The school was the first in the Triangle to build an indoor football practice facility back in 2011. Duke had one before Florida State.

But would the school’s administration, more like-minded with the Ivy than the SEC, have the appetite to spend all that money on athletics? That’s a question without a firm answer.

Would the Big Ten or the SEC welcome a football program that would begin at the bottom of the league, on the field, without the commitment to fund improvements needed to compete? Not likely.

UNC would need upgrades, too, to reach that higher level. But that school has financial heft from a large, in-state alumni base to get it done. It already showed, by hiring Butch Davis 15 years ago, it was willing to do what it took to play big-time football, even with the baggage that came along with it.

For: Locking down NC

North Carolina is currently the ninth-largest state in the union, having zoomed past 10 million residents.

In terms of television markets, it houses No. 22 (Charlotte) and No. 24 (Raleigh-Durham-Fayetteville) nationally.
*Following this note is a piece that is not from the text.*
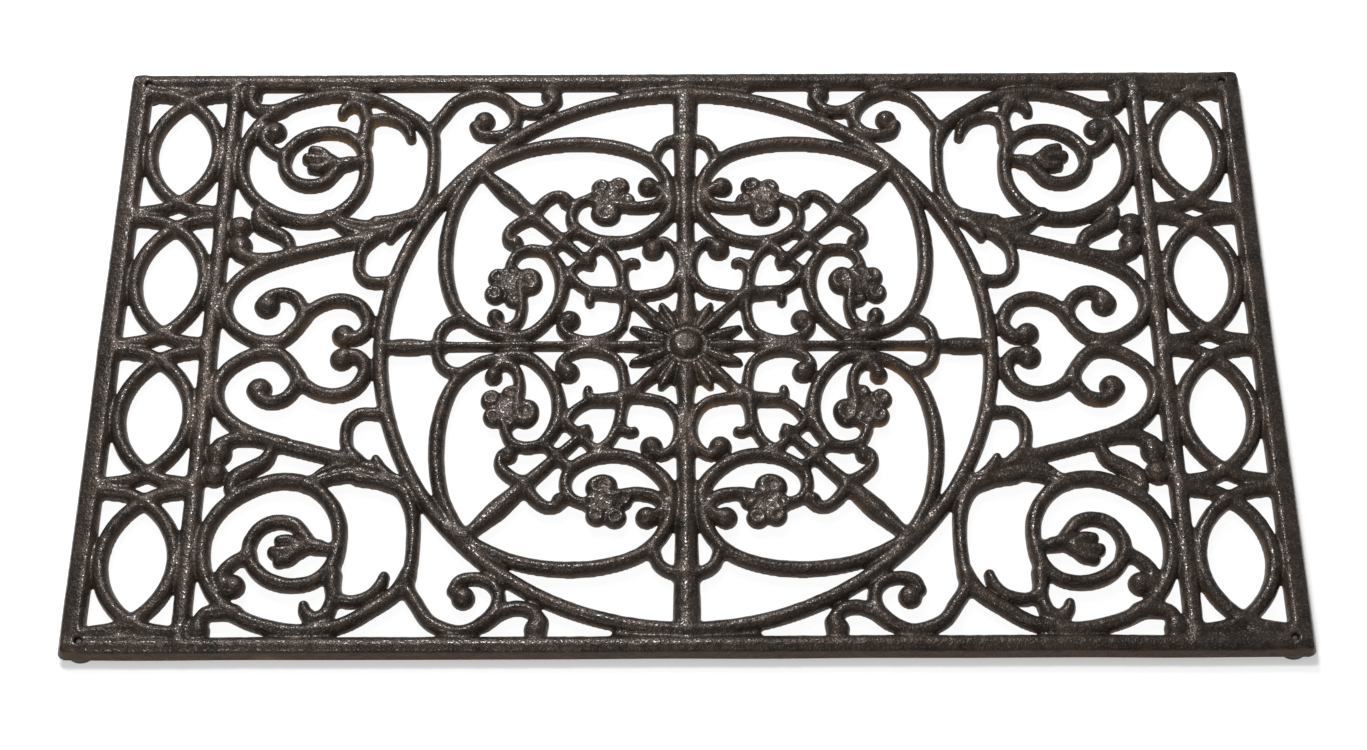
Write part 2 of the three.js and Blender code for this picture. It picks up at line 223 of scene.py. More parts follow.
# Routes of the bars in a quarter of the mat. Each point is (x, y, width), drawn for a mat with the sizes
# drawn_ring, drawn_panel_end and drawn_half_width.
lobe_half = [
    (130.5, 129.5, 8.5), (141, 114, 9), (147.3, 99, 9.7), (151.2, 72, 10.3), (149.3, 46.5, 10),
    (142, 26, 9.2), (130, 13.5, 8.7), (115, 8, 8.5), (99, 7.5, 9.2), (88, 16, 9), (79.5, 30.5, 9.5),
    (77.4, 46, 10.3), (80.5, 58.3, 10.2), (88, 67.6, 8.5), (98, 69.6, 8), (106, 66.2, 7.8),
    (110, 58.5, 7.5),
]
cross_lobe_half = [
    (130, 130, 8.5), (114, 140, 9), (99, 146, 9.5), (72, 150, 10), (46.5, 147.8, 9.8), (26, 140, 9.5),
    (14.3, 127.5, 9.5), (9.5, 112.5, 9.3), (10, 98, 10.5), (17.8, 86.8, 10), (31.7, 77.3, 9.3),
    (47, 75.2, 9.6), (60, 78.3, 9.6), (70.5, 87, 9), (72.3, 96, 8.5), (68.3, 104, 7.8), (60, 108, 7.5),
]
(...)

Both are larger than San Diego and Baltimore, Kansas City and Pittsburgh.

The Greensboro-Winston-Salem-High Point television market (No. 47) is also among the top 50.

Adding Duke and UNC would give television value to the SEC or Big Ten’s already lucrative media contracts with partners ESPN and Fox.

Neither league has a member school in this state, so NC is fertile ground now and into the future.

Against: Is UNC tired of Duke?

As healthy as the rivalry is by a number of metrics, UNC is clearly a better stand-alone candidate for a new league compared to Duke.

Both are top academic schools, members of the prestigious American Association of Universities (AAU). That matters to the Big Ten.

But, what if UNC forged forward on its own?

Again, Texas A&M and Oklahoma moved on without their longtime nearby rivals. The Sooners are doing it a second time by leaving Oklahoma State behind.

Kansas and Missouri have been fierce rivals dating back before the Civil War when actual blood was shed. But in 2012, Missouri jumped to the SEC even if it meant no more annual grudge matches with the Jayhawks.

UNC was a basketball power before Duke got things going, winning an NCAA championship in 1957. Even though UNC sent him off to retirement with its Final Four win, Mike Krzyzewski’s brilliance allowed the Blue Devils to catch up with the Tar Heels, when considering a number of metrics, over the last four decades

Still, there’s a large UNC populace that never stopped believing the Tar Heels were superior to the Blue Devils.

Ridding themselves of that annoyance could be the ultimate victory, even if the TV networks would still clamor for a single, non-conference basketball game each season and pray for another Final Four matchup.